As for the quantum sample complexity, we were able to provide closed-form expressions for bounds on the variance of our matchgate shadow estimators in some cases, and efficiently computable bounds in others. Is is possible to provide a simpler or more intuitive characterisation of the variance for arbitrary operators, than our Eqs. (35) and (36)? How would our approach perform when used to estimate quantities that are nonlinear in the density operator of the unknown state?

More fundamentally, we proved that \(\textrm{M}_n \cap \textrm{Cl}_n\) is a 3-design for \(\textrm{M}_n\). Is there an analogous result for the subgroup \(\textrm{M}_n^*\) of \(\textrm{M}_n\) consisting only of fermionic parity-conserving Gaussian unitaries, i.e., \(U_Q\) such that \(Q \in \textrm{SO}(2n)\)? We know that the k-th moment of the (Haar-)uniform distribution over \(\textrm{M}_n^*\) differs from that over \(\textrm{M}_n\), for any \(k \ge 1\). To see this, observe that for any \(Q \in \textrm{SO}(2n)\), \(\mathcal {U}_Q(\gamma _{[2n]}) = \gamma _{[2n]}\) (recall \(\gamma _{[2n]}\) is proportional to the parity operator), so the 1-fold twirl for \(\textrm{M}_n^*\) maps \(\gamma _{[2n]}\) to itself, whereas the 1-fold twirl for \(\textrm{M}_n\) maps \(\gamma _{[2n]}\) to 0 by Theorem 1(i). Thus, the 1-fold twirls are different, which implies that the k-fold twirls are different for all k.

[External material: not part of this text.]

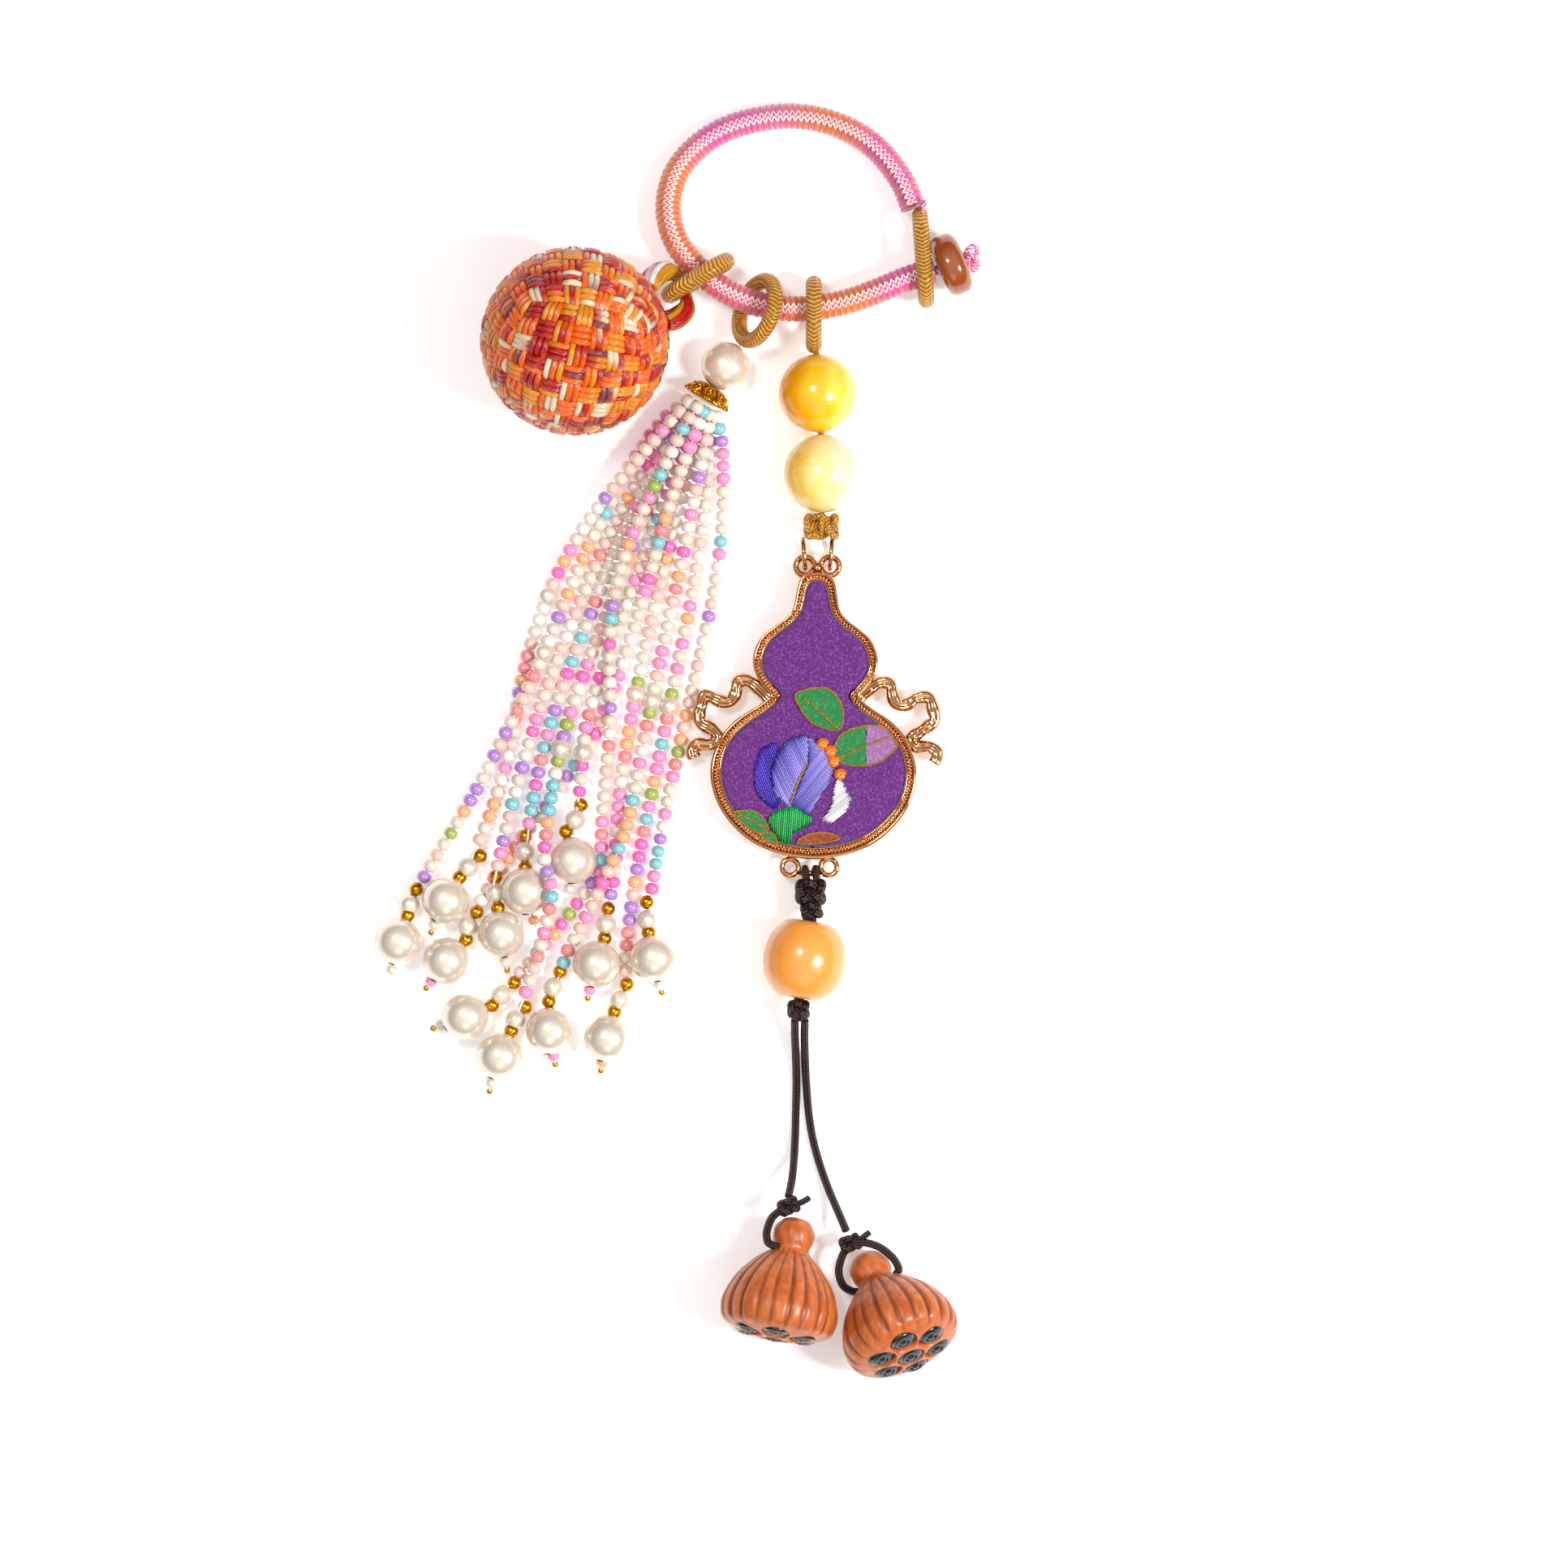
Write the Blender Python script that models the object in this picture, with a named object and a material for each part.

Finally, for Clifford shadows, Ref. [5] drew on the connection between classical shadows and randomised benchmarking to design a noise-robust classical shadow protocol. Can we make use of this connection and the prior work of Ref. [6] on the randomised benchmarking of matchgates to design a similarly robust version of our matchgate shadows?

We leave these explorations to future work.